Chi di noi non ha mai desiderato ammazzare qualcuno, o un nemico mortale? Questa è la catarsi della tragedia, secondo antica tradizione, nella conversazione di Franco Branciaroli a cura di Luca Doninelli. Una scena a spalti e gradoni e diversi livelli, dal terreno tre loschi figuri, ora uomini, ora donne con un linguaggio anglosassone difficilmente comprensibile, aprono la scena. Le sorelle fatali come me le chiama Banquo si dissolvono come il vento all’aria, sono in scena quando irrompono egli stesso e Macbeth. Quest’ultimo è predestinato al trono, ma non ha meno possibilità il primo nelle parole delle streghe.

Ma il re di Scozia, Duncan sgombra ogni dubbio e nomina suo erede il figlio Malcolm. E Macbeth e le sue ombre di morte, il grande attore Franco Branciaroli, riempie la scena con il suo monologo sulla pietà, che prostra e butta al tappeto, chi nell’animo è prigioniero di ombre e fantasmi. Incontra in quel mentre Lady Macbeth, vestita di rosso sangue-pesto come una sacerdotessa di morte. Beve al calice offertole dal Re stesso, in un gracchiare di corvi un filtro di avvicinamento agli spiriti della morte e rassicura il suo consorte nell’affidarsi a lei che penserà a tutto. Ella, la sua magia, i suoi filtri faranno della notte un eccidio di sangue e dolore.
In una dinamica molto veloce nel quale non sarà possibile ragionare o progettare, presi nel sonno da sonniferi pesanti e letali, il tempo e la magia sono i protagonisti nel “Macbeth” di Franco Branciaroli, nella medesima conversazione. La stessa pozione, una spada insanguinata faranno del protagonista una serpe strisciante tra gli spalti della scena fino all’eccidio, epilogo del dramma, e all’arrivo di Macduff, in un perfetto alchemico di droghe, morte e sangue che rendono problematico e affascinante la tragedia del Re di Scozia.
Il predestinato al trono Malcom, scoperta il tradimento e il sangue della sua progenie, fugge. L’ostentazione di dolore falso si mostra continuamente al giorno d’oggi tra parenti e amici. A questo grido meglio andare altrove e restano in scena Macbeth e Lady Macbeth oramai reali entrambi in cappe del medesimo rosso con stole abbigliate a mo’ di mantelline color giallo ocra. Molto belli i costumi nella fattura, elaborazione e funzionalità scenica di Gianluca Sbicca. Tutti sono morti nelle tenebre, ma Banquo e il giovane figlio, Fleance, erano usciti per una cavalcata quella sera stessa. E’ demandato il loro fatale destino a due sicari assoldati appositamente da Macbeth. Ma il figlio resta in vita. Questo crea ulteriore terrore e ansia nel protagonista debole per le ripercussioni inevitabili per il male arrecato.
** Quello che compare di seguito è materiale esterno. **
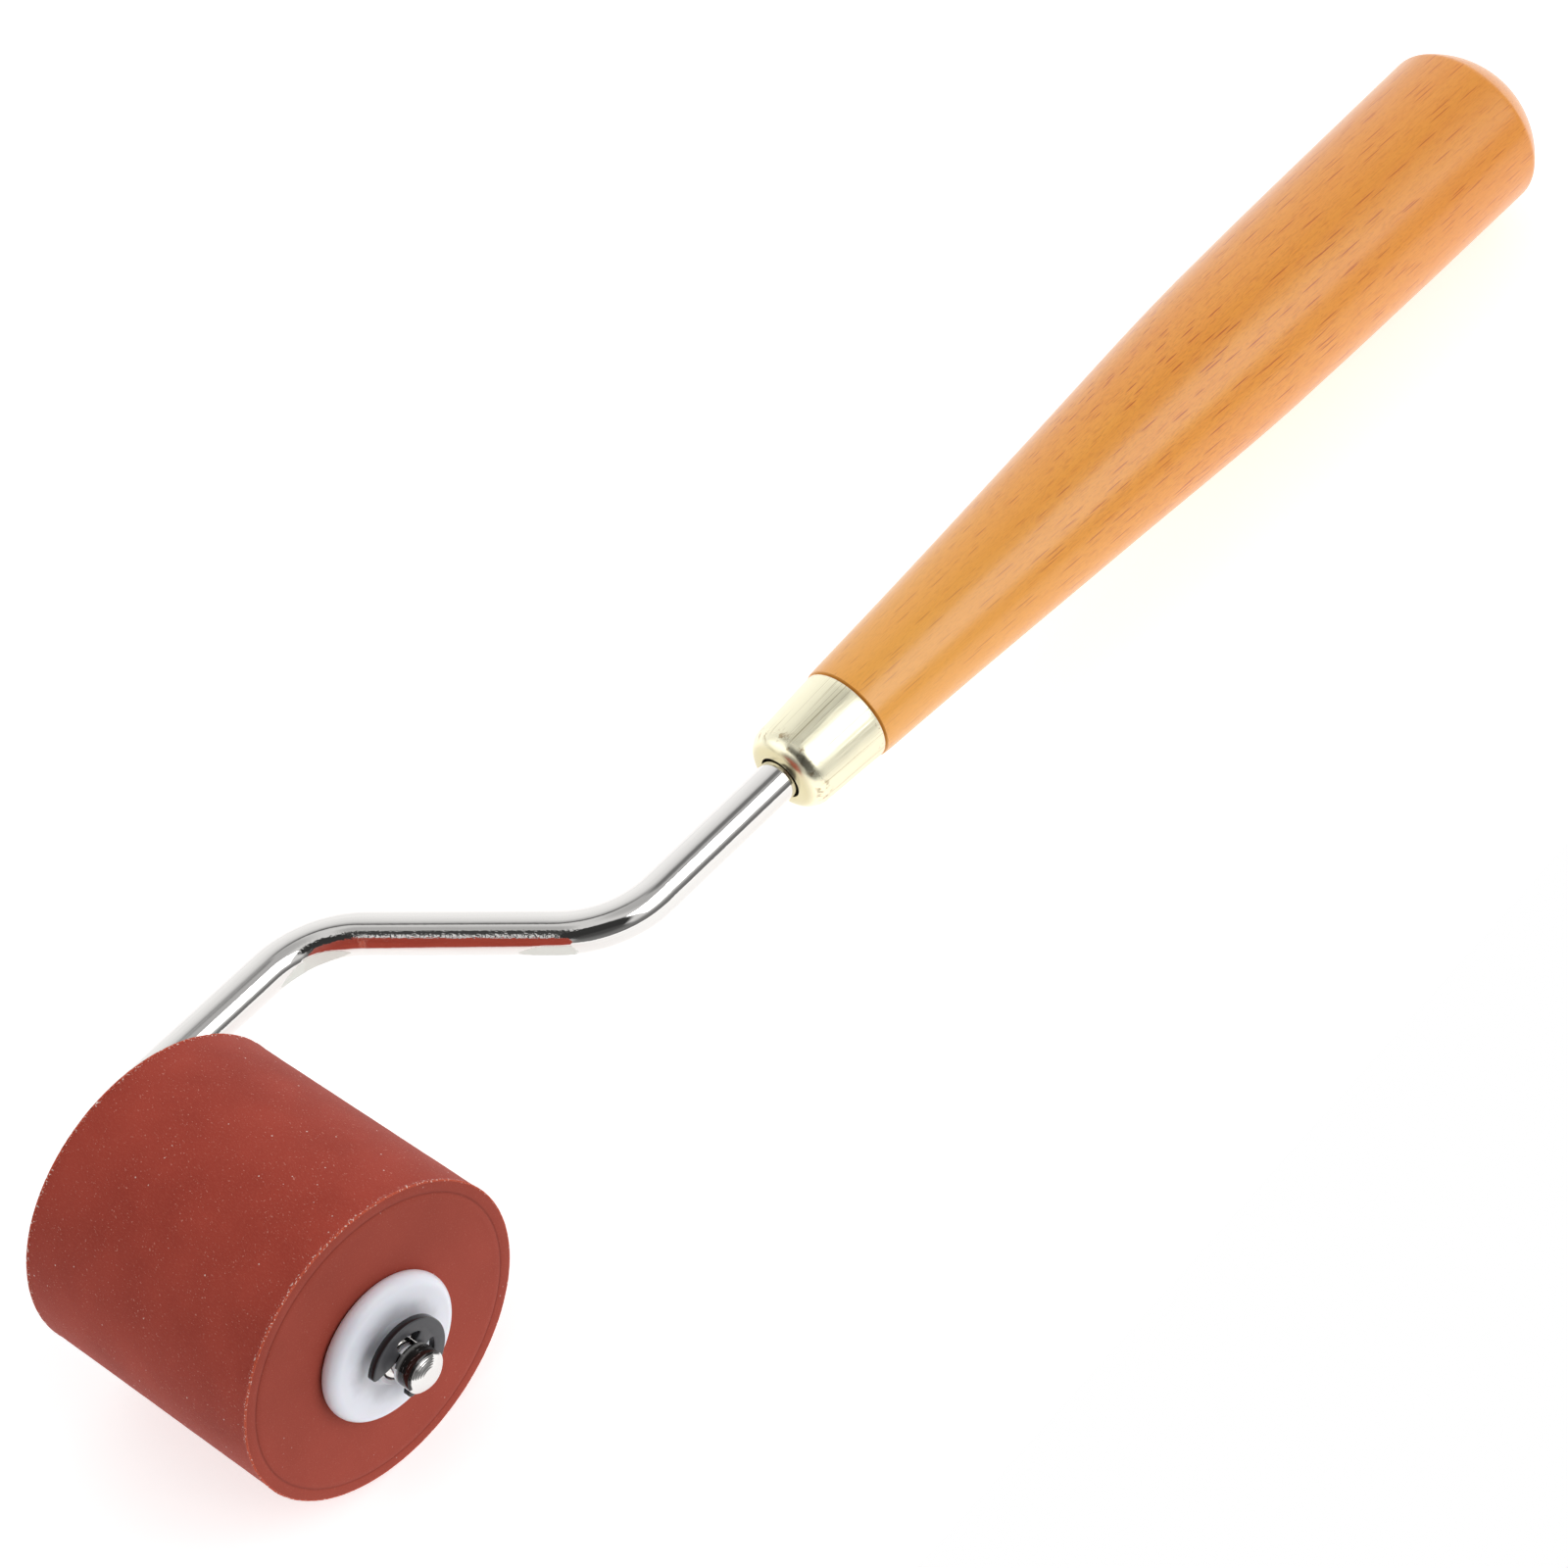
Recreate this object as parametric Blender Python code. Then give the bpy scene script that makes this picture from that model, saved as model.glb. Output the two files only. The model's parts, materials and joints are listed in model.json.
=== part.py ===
"""Seam roller: a silicone pressure roller on a cranked steel rod with a turned beech handle.

World frame, in metres, +Z up.  The tool lies as it does on a bench: the tread of the roller rests
on z = 0 at the origin, and the butt of the handle touches the same plane.  +X runs from the roller
towards the butt.  Y is the axis of the roller: the open end of the axle, with its outer clip, is at
-Y, and the crank of the rod passes round the +Y end.

Every piece is drawn in the tool's own frame first.  Its origin is the middle of the roller, the
handle's axis is X, and the cranked rod bends in its XY plane.  An empty tips that frame about the
roller's axis until the butt meets the bench.
"""
import math

import bmesh
import bpy
from mathutils import Matrix, Vector

MM = 0.001

# Gap kept between pieces that touch.
GAP = 0.3 * MM

# Roller: a silicone sleeve on a metal core, running on two flanged nylon bushes.
ROLLER_RADIUS = 22.5 * MM
ROLLER_HALF_WIDTH = 20.5 * MM
ROLLER_EDGE_RADIUS = 0.6 * MM
SLEEVE_SEAT_RADIUS = 11.0 * MM
SLEEVE_SEAT_DEPTH = 0.15 * MM
CORE_RADIUS = 9.0 * MM
CORE_BORE_RADIUS = 6.8 * MM
CORE_HALF_WIDTH = 20.2 * MM
BUSH_BODY_RADIUS = CORE_BORE_RADIUS - GAP
BUSH_BODY_END = 6.0 * MM
BUSH_BORE_RADIUS = 3.3 * MM
FLANGE_RADIUS = 10.5 * MM
FLANGE_RIM_RADIUS = 1.45 * MM
FLANGE_RIM_CENTRE = 21.65 * MM
FLANGE_DISH = 0.25 * MM
HUB_RADIUS = 4.0 * MM
HUB_FOOT_RADIUS = 4.8 * MM
HUB_END = 24.3 * MM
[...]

Il fantasma di Banquo tormenta il re e le mani sporche di sangue della lady che non riescono a pulirsi, compiranno il destino al cospetto delle donne fatali o erinni di cotanta tragedia greca. In un allestimento scenico molto interessante quello di Margherita Palli, tutto quinte che salgono e scendono, nell’adattamento del regista Franco Branciatroli, simbolico e sensazionale, più drammaturgico che scenico, e al cospetto del bravissimo Tommaso Cardarelli nei panni di Macduff, con la testa di Macbeth, appena decapitato, in mano e il grido “Viva il re di Scozia” si chiude il sipario.